Data privacy-first advertising is here: Here are the winners and losers

It’s a new dawn in digital advertising.

The drive for data privacy-first strategies has become more apparent, spurred by anti-tracking moves made by browsers as well as tighter data protection laws. The knock-on effect is that commercially available data will become less abundant in the years to come. While a considerable part of programmatic ad buying and selling remains reliant on third-party cookies, that’s set to change.

Like with any significant change, there are always winners and losers. Here’s a look at some of them.

Winners:

Contextual targeting
Contextual targeting has gotten a lot sexier again. Many ad executives still refer to Oracle’s $325 million acquisition of contextual ad tech company Grapeshot last spring as a solid indicator that this form of advertising was the future. After all, there weren’t many ad tech businesses selling for such desirable prices last year. In the initial wake of the General Data Protection Regulation’s arrival last May, publishers had enjoyed a bit of a windfall in contextual-targeting buys, as media agencies preferred to err on the side of caution and spend more on targeting methods that weren’t reliant on users’ personal data. But that caution was relatively short-lived for most. Fast-forward to today, and the search for sophisticated contextual targeting options that can mirror the effectiveness that audience targeting has that can be achieved at scale, has become an arms race. Publishers, media agencies and ad tech vendors will all want a slice of the pie.

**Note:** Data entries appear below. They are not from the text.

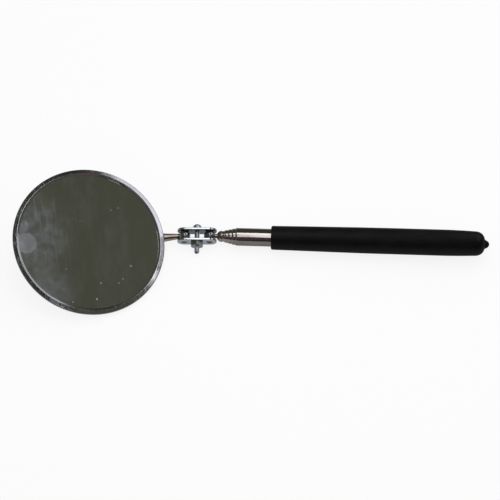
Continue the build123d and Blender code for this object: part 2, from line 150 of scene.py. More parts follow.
class Wire:
    """One output of a shader's node. Arithmetic on wires and numbers adds Math nodes."""

    def __init__(self, tree, socket=None):
        self.tree = tree
        self.socket = socket

    def node(self, kind, values=None, output=0, **settings):
        """A node with its settings made first, then its sockets' values or links."""
        made = self.tree.nodes.new(kind)
        for name, value in settings.items():
            setattr(made, name, value)
        for key, value in (values or {}).items():
            if isinstance(value, Wire):
                self.tree.links.new(value.socket, made.inputs[key])
            else:
                made.inputs[key].default_value = value
        return Wire(self.tree, made.outputs[output])

    def maths(self, operation, *values):
        return self.node("ShaderNodeMath", dict(enumerate(values)), operation=operation)

    def __add__(self, other):
        return self.maths("ADD", self, other)

    def __sub__(self, other):
        return self.maths("SUBTRACT", self, other)

    def __rsub__(self, other):
        return self.maths("SUBTRACT", other, self)

    def __mul__(self, other):
        return self.maths("MULTIPLY", self, other)

    def __truediv__(self, other):
        return self.maths("DIVIDE", self, other)

    __radd__ = __add__
    __rmul__ = __mul__

    def between(self, low, high, start=0.0, end=1.0):
        """A smooth step from start to end while this wire goes from low to high."""
        values = {"Value": self, 1: low, 2: high, 3: start, 4: end}
        return self.node("ShaderNodeMapRange", values, interpolation_type="SMOOTHSTEP")

    def blend(self, first, second):
        """A colour that goes from first to second as this wire goes from 0 to 1."""
        return self.node("ShaderNodeMix", {0: self, 6: first, 7: second}, output=2, data_type="RGBA")

    def split(self):
        """The three parts of a vector."""
        parts = self.node("ShaderNodeSeparateXYZ", {0: self}).socket.node
        return [Wire(self.tree, part) for part in parts.outputs]

    def reach(self, *centre):
        """Distance from a point."""
        return self.node("ShaderNodeVectorMath", {0: self, 1: centre}, output=1, operation="DISTANCE")

    def cloud(self, grain, detail=3.0, stretch=(1.0, 1.0, 1.0)):
        """Cloudy noise with a grain in millimetres, drawn out along the piece's own axes."""
        scale = tuple(1 / (grain * part) for part in stretch)
        point = self.node("ShaderNodeMapping", {"Vector": self, "Scale": scale})
        return self.node("ShaderNodeTexNoise", {"Vector": point, "Scale": 1.0, "Detail": detail})

    def scratches(self, grain, stretch, share):
        """Thin marks drawn out along one axis: 1 on the marks, 0 between them."""
        return self.cloud(grain, 1.0, stretch).between(0.5 + share, 0.56 + share)

    def bump(self, depth):
        """A normal from this height, with its depth in millimetres."""
        return self.node("ShaderNodeBump", {"Height": self, "Distance": depth * MM, "Strength": 1.0})


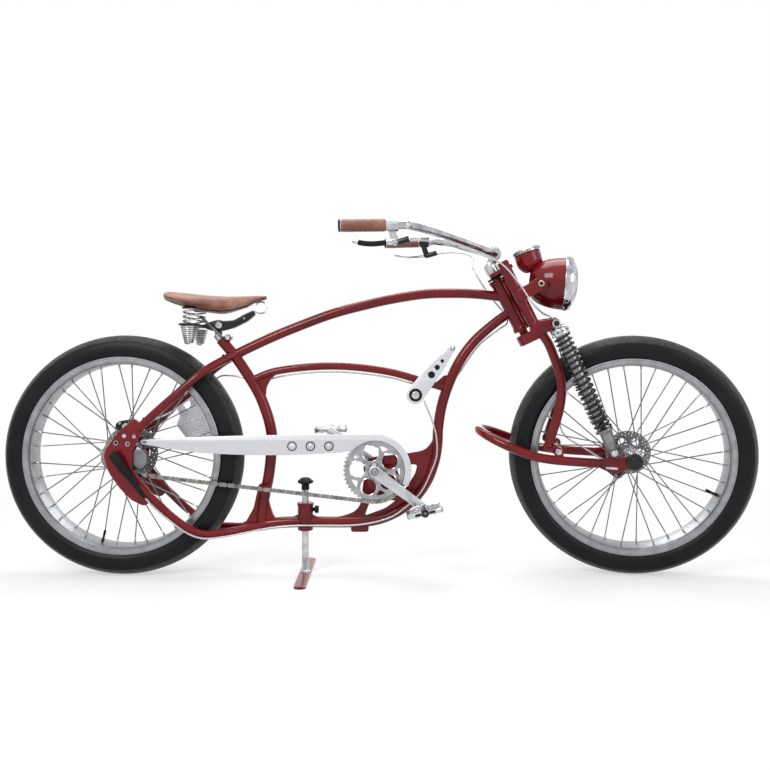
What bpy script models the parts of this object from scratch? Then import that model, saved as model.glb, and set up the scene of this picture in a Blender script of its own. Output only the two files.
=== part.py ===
"""Chopper bicycle with a leading link fork, built as separate pieces on their joint axes.

Metres, +Z up, +X towards the front wheel, -Y on the rider's right, where the chain is.
The origin is the middle of the stand's foot, on the ground under its underside.
The front end is drawn straight ahead and then turned about the steering axis.
"""

import math

import bmesh
import bpy
from mathutils import Matrix, Vector

# Shared values
GAP = 0.0003                      # clearance between two pieces that seat on each other
RUNNING = 0.0007                  # radial clearance of a bore round its pin
TUBE_SIDES = 8
ROUND_SIDES = 10
TURNED_STEPS = 16
TUBE_TOLERANCE = 0.0030           # how far a tube's straight pieces may stray from its curve
HOSE_TOLERANCE = 0.0022

# Wheels
TYRE_RADIUS = 0.345
TYRE_HALF_WIDTH = 0.0435
TYRE_WALL = 0.004
RIM_RADIUS = 0.2825               # top of the flange that holds the tyre
RIM_HALF_WIDTH = 0.040
RIM_FACE = 0.017                  # height of the flat side of the rim
RIM_BED = 0.0045                  # thickness of the bed that the spokes enter
WHEEL_STEPS = 28
SPOKE_COUNT = 36
SPOKE_RADIUS = 0.0011
SPOKE_ROW = 0.002                 # half the sideways distance between crossing spokes
LACE_TWIST_DEG = 58.0             # turn from a spoke's rim hole to its hub hole
VALVE_RADIUS = 0.004
VALVE_LENGTH = 0.034
REAR_ROTOR_RADIUS = 0.080
FRONT_ROTOR_RADIUS = 0.064
ROTOR_THICKNESS = 0.002
REAR_VALVE_DEG = -105.0           # where the valve stands, counted from the front
FRONT_VALVE_DEG = -24.0
REAR_CALIPER_DEG = 99.0
FRONT_CALIPER_DEG = 232.0

# Rear wheel and drive
REAR_AXLE_X = -0.521
REAR_HUB_HALF = 0.0747            # half the distance between the hub's end faces
REAR_HUB_NECK = 0.0150
REAR_FLANGE_RADIUS = 0.042
REAR_FLANGE_SIDE = 0.031
REAR_AXLE_RADIUS = 0.005
REAR_ROTOR_SIDE = 0.050
CHAIN_PITCH = 0.0127
CHAINRING_TEETH = 44
SPROCKET_TEETH = 22
CHAIN_SIDE = 0.058                # distance of the chain's middle from the bike's middle
CHAIN_HALF_WIDTH = 0.0045
CHAIN_HALF_HEIGHT = 0.00425
TOOTH_THICKNESS = 0.002

# Cranks and pedals
BRACKET_X = 0.202
BRACKET_Z = 0.306
BRACKET_SHELL_RADIUS = 0.024
BRACKET_SHELL_HALF = 0.037
SPINDLE_RADIUS = 0.0085
CRANK_LENGTH = 0.170
CRANK_ANGLE_DEG = -36.5           # right crank below the horizontal, towards the front
CRANK_SIDE = 0.0865               # middle of the arm
CRANK_THICKNESS = 0.013
CRANK_EYE_RADIUS = 0.0165
CRANK_TIP_RADIUS = 0.0125
PEDAL_LENGTH = 0.100
PEDAL_WIDTH = 0.074
PEDAL_THICKNESS = 0.017
PEDAL_AXLE_RADIUS = 0.0055
RIGHT_PEDAL_TILT_DEG = 13.0
LEFT_PEDAL_TILT_DEG = 2.0

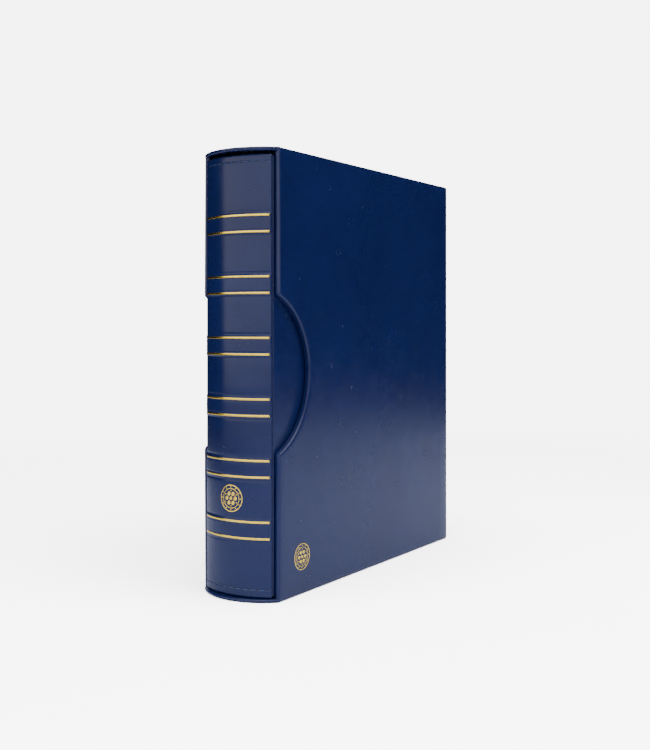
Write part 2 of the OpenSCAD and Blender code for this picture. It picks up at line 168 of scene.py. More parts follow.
def thicken(piece, thickness_mm):
    """Gives an open sheet its thickness, on the side away from its normals."""
    solid = piece.modifiers.new("thickness", "SOLIDIFY")
    solid.thickness = thickness_mm * MM
    solid.offset = -1.0
    solid.use_even_offset = False
    return piece


def lerp(a, b, t):
    return a + (b - a) * t


def smooth_step(t):
    t = min(max(t, 0.0), 1.0)
    return t * t * (3 - 2 * t)


# ---------------------------------------------------------------- slipcase
def notch_outline():
    """Front edge of a side from foot to top, as (y, z, normal y, normal z), with the thumb cut-out in it."""
    depth = SIDE_Y - NOTCH_Y
    lift = math.sqrt((NOTCH_R + NOTCH_FILLET) ** 2 - (depth + NOTCH_FILLET) ** 2)
    swing = math.atan2(lift, depth + NOTCH_FILLET)
    half = []
    for i in range(25):
        a = swing * i / 24
        half.append((NOTCH_Y + NOTCH_R * math.cos(a), NOTCH_R * math.sin(a), -math.cos(a), -math.sin(a)))
    for i in range(1, 9):
        a = lerp(math.pi + swing, math.pi, i / 8)
        half.append((SIDE_Y + NOTCH_FILLET * (1 + math.cos(a)), lift + NOTCH_FILLET * math.sin(a),
                     math.cos(a), math.sin(a)))
    top = CASE_TOP - TOP_R - MID_Z
    for i in range(1, 27):
        half.append((SIDE_Y, lerp(lift, top, i / 26), -1.0, 0.0))
    lower = [(y, -z, ny, -nz) for y, z, ny, nz in reversed(half[1:])]
    return [(y, MID_Z + z, ny, nz) for y, z, ny, nz in lower + half]


def bow(y, z):
    """How far a side swells outwards: nothing at the foot, the top and the back."""
    upright = math.sin(math.pi * min(max(z / CASE_TOP, 0.0), 1.0)) ** 0.8
    along = 1.0 - smooth_step((y - 0.35 * CASE_BACK) / (0.6 * CASE_BACK))
    return BOW * upright * along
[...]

Authenticated-consent ad buys
Inventory that has bona fide user consent attached will be gold dust. If a publisher has managed to obtain the consent without the need for third-party cookies, all the better. Some ad tech executive sources have predicted there will come a time when some ad tech vendors, to avoid flirting with GDPR fines, will begin to fence off the ability to buy and sell on inventory that has no user consent signal. In time, media agencies may be willing to pay a higher CPM to know it’s consented to.

Scaled log-in strategies
The third-party cookie is becoming a term synonymous with yesterday’s business model. The future is in first-party cookie-based models and other forms of measuring and tracking identity, in a data privacy law-compliant way. Subscriptions publishers are already well into their stride with this approach, having already established free registration as a way to warm up future potential subscribers. Meanwhile, publishers in Germany have formed log-in alliances with other businesses including domestic rivals as well as marketers.

Consumers
Just how much consumers care about their data privacy is a question that gets debated a lot. There is a strong contingent of privacy activists that care a great deal and have voiced their concerns to GDPR regulators over the misuse of their data within advertising. But as for the mass public, media industry opinion is divided over just how much they care, and how much more they may care if they truly understood how their data was used within the buying and trading of ads on the open exchange. But regardless, all this effort is to give consumers more choice and control over how their data is used, regardless of whether they decide to action that or not. There is growing evidence to show that they do care. High-profile scandals, like Cambridge Analytica, certainly help raise awareness, alongside mainstream press coverage of large fines to well-known brands like British Airways for leaking data and, therefore, violating GDPR.

Losers:

Real-time bidding
It may just be a mechanism to facilitate a form of targeting, but real-time bidding is losing its grip as the most effective method for delivering acute audience targeting. That’s largely because it’s under scrutiny by U.K. data protection regulator The Information Commissioner’s Office as a method of ad delivery that misuses personal data and, therefore, flouts GDPR. Privacy activists have likewise made RTB and its incompatibility with GDPR the crux of their argument when lodging complaints against ad tech businesses with regulators. Businesses cannot claim the legitimate interest GDPR clause for using personal data within RTB either, which puts the method under increased pressure.

Third-party cookie addicts
Thanks to Apple’s no-nonsense approach to third-party cookie tracking on its Safari browser, programmatic monetization on that browser is a dead dodo. Same goes for Firefox and Brave browsers which have the same policy. Google has given users the choice as to whether they want to switch off third-party cookie tracking, but there are all sorts of reasons why a consumer may never get round to that, particularly if it means they can’t use Google products in the same way. Time will tell if it has any kind of impact. Regardless, that browser-led trend combined with the challenges around using personal data for targeting thanks to GDPR and other data protection laws, is squeezing the amount of commercially available data for advertisers. Publishers are already dropping third-party cookie-based data management platforms like flies, in favor of ones that are first-party data-centric. Forms of targeting that aren’t reliant on personal user data and third-party cookies, will win out. But any business that sits back and doesn’t evolve and provide alternatives to the third-party cookie will struggle.